Axa est engagé dans le soutien financier de ces opérations depuis trois ans, à raison de cinq projets par an, sélectionnés dans toute la France au terme d'un vote. « Il s'agit pour nous de contribuer à la préservation de la biodiversité, du patrimoine fluvial et des ressources en eau », commente Jean Bigalon, responsable du mécénat chez Axa. En Île-de-France, le prochain chantier issu de ce partenariat concernera une péniche « complètement coulée », sous le pont d'Issy-les-Moulineaux, dans les Hauts-de-Seine.
De l'avis des spécialistes, l'opération menée à Carrières-sous-Poissy constitue « le plus gros chantier de l'année ». Trop abîmée pour être transportée d'un seul tenant, cette péniche de 25 m de long et de 4,50 m de large a été découpée en morceaux, à l'aide d'énormes ciseaux hydrauliques. Constituée de béton, de bois et d'acier, elle pèse environ 40 tonnes.

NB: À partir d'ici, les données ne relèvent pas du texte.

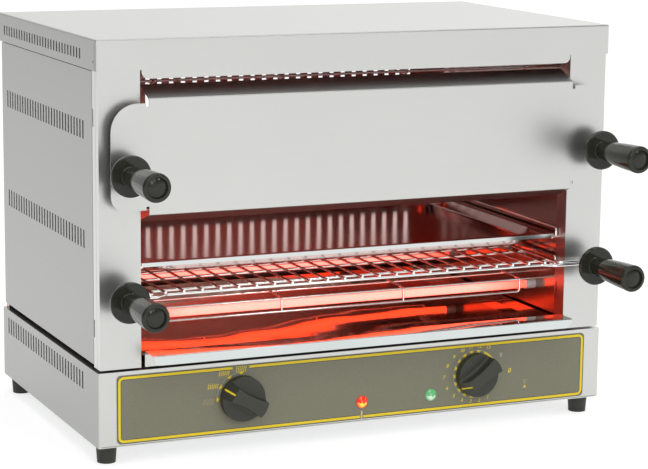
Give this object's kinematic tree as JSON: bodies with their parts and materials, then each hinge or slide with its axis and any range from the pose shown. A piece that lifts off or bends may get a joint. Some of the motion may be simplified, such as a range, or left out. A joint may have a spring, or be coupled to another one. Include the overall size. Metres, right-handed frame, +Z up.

« L'expert qui a examiné la carcasse a refusé le transport en une seule fois, ce qui rend le travail plus complexe et plus long, explique Cindy Faria, responsable du chantier pour la société Travaux fluviaux dragages (TFD), prestataire de VNF. Après découpage à la cisaille, les morceaux d'acier sont rassemblés sur notre barge, puis acheminés jusqu'à Gennevilliers, dans les Hauts-de-Seine, pour être recyclés par un ferrailleur ». À Carrières, il ne reste désormais plus rien de ce « puzzle », vestige d'une carte postale parisienne : la piscine Deligny, c'est vraiment fini.